Read the chapter ‘Fear of Fish’ and you’ll shun that lovely rich-coloured salmon. I almost wept as I read his description of the sea bed where a fish farm had been a year before. His details of how the salmon live are terrifying.
Fish, chicken, meat, eggs, fruit … it all looks very different when his incisive and knowledgeable treatment is applied to the way we have changed our food production habits over the last century.
The paperback is heavy reading but I would put it on a ‘must read’ list and there are lovely light touches like when, for example, he describes his diving experience.
The last chapter, read alone, is sufficient warning. Humphrys, in effect, interviews himself – one voice the convinced man speaking for a new look at what we do to our food – the other a devil’s advocate coming up with and demolishing all the stock rejoinders. It is most convincing.
What do you do if you open your mailbox to find that someone has sent you a copy of Jamie Oliver’s brand new cookbook, The Naked Chef 2? It has to be spam – but no!

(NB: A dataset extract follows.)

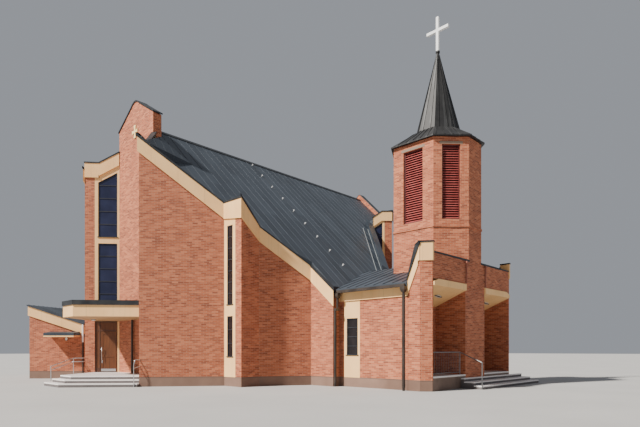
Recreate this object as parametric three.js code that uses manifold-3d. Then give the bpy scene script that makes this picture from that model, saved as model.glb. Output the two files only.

You tentatively open and ‘It seems that someone at Jamie Oliver’s publishing company sent a word document version of his second book to one of their mates this morning and it is now flying round the web at a rate of knots … Yours for nothing! Enjoy and pass it on.’
What a dilemma! Surely this infringes copyright – no upright person is going to download and print it – should I even be reading it? – But the recipes look delicious. We love mango lassi in the local Indian restaurant. Even the Migros version passes muster. Jamie’s recipe sounds delicious. Who could resist attempting his passion-fruit pavlova?
Well, I couldn’t and it was superb. Where is my moral fibre, you ask? Well - here’s a thought. This wonderful recipe book will be on my Christmas present list for all my friends. I am sure other recipients of the free copy will do the same.
Could it be that The Naked Chef 2 was deliberately leaked to whet our appetites?